Get all data from the table

To get all data for one year, change the indexRange of axis item (item) from 7-9 to 7-39 and run Scoopi. The output data should have 33 rows of data for the one year i.e. Dec 2016.

Next, in axis dim (year), change index property to indexRange: 2-6. Now, run Scoopi and you should have about 198 rows of data in output which entire data from year Dec 2012 to Dec 2016. We leave these as exercise.

BreakAfter

In the previous example, finding indexRange for axis dim (year) was easy because of limited number of columns in the table, but for axis item (item) it was tedious as we have to count table rows.
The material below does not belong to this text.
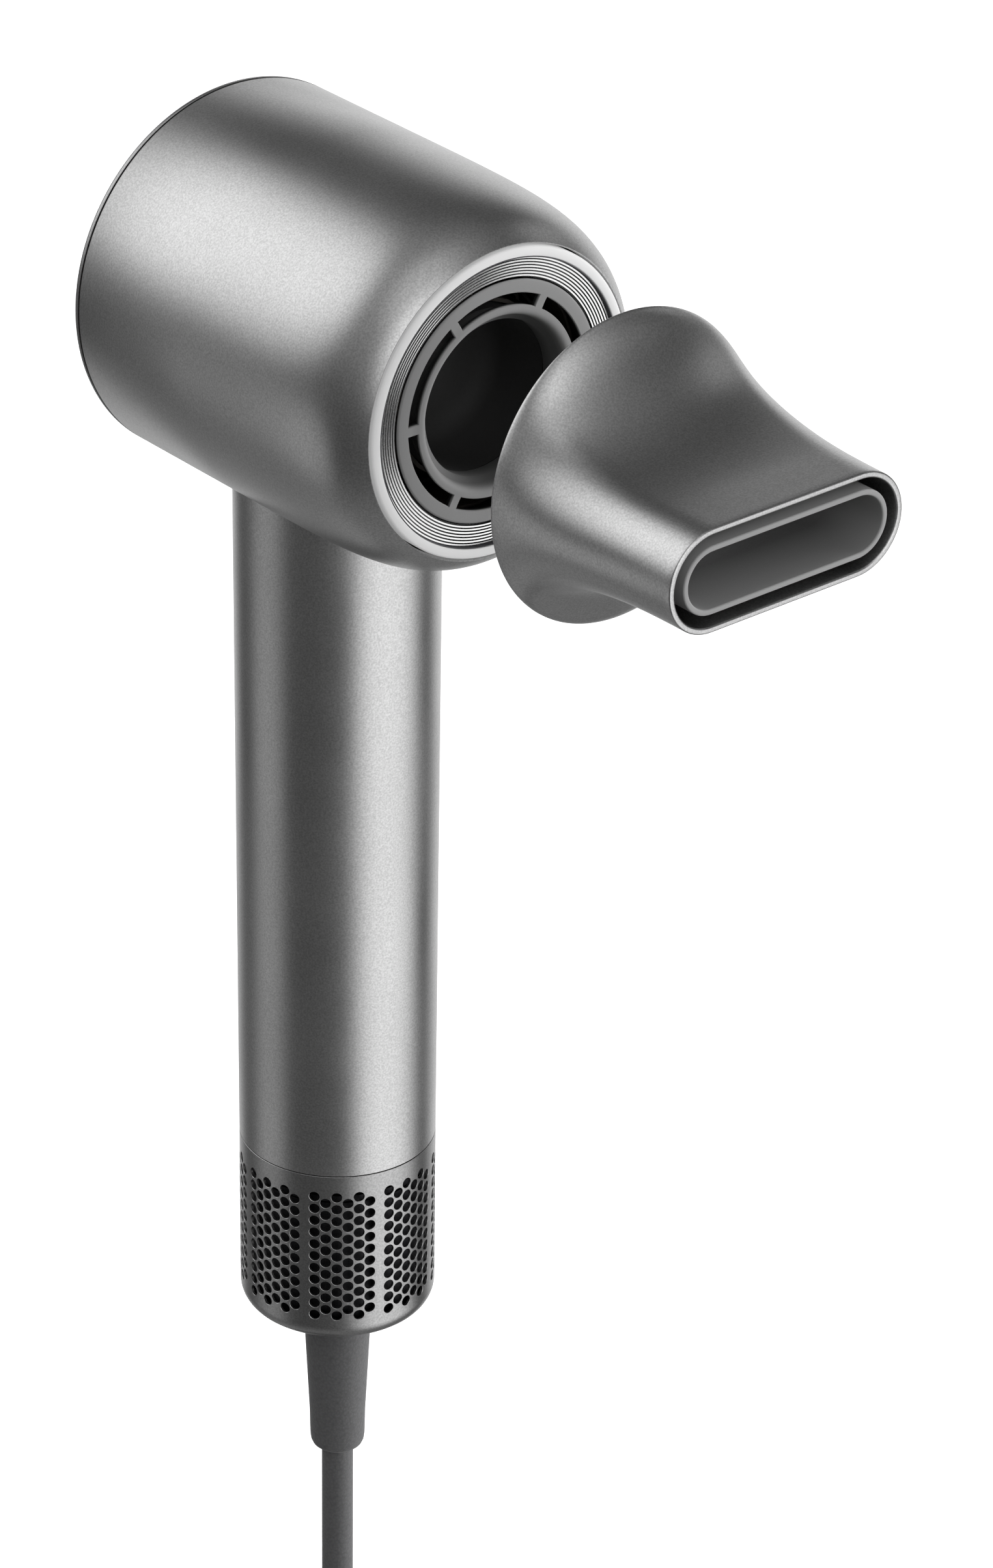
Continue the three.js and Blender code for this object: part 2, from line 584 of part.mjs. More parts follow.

The breakAfter feature comes handy when rows or columns are more or when in-between data grows or contracts.

The job.xml file of next example, Example 4 is same as the previous example, but in items/item, it uses breakAfter along with index instead of IndexRange.

dataDefs:
  bs:
    query:
      block: "table:contains(Sources Of Funds)"
      selector: "tr:nth-child(%{item.index}) > td:nth-child(%{dim.year.index})"
    items:
      - item:
          name: item
          selector: "tr:nth-child(%{index}) > td:nth-child(1)"
          index: 5
          breakAfter:
            - "Book Value (Rs)"
    dims:
      - item:
          name: year
          selector: "tr:nth-child(1) > td:nth-child(%{index})"
          indexRange: 2-6

Now the first data item begins with index 5 and additional data item are created until selector returns “Book Value”. Once selector returns Book Value (Rs) parser terminates. In case, index property is not defined then index is set to 1 as default.

The breakAfter is also useful when first and last item is constant and in-between rows or cols shrinks or expands. Using breakAfter, we can scrape all data between them without bothering about the range. Note that breakAfter is array and we can define multiple items and iteration breaks when any one is matched.

If we go through the output of Example-4, we see a lot of unwanted data such as sub-headings, texts such as “12 months”, nulls and blanks etc., and this is a common problem when dealing with unstructured sources. To handle this, we can define filters and the next chapter covers it.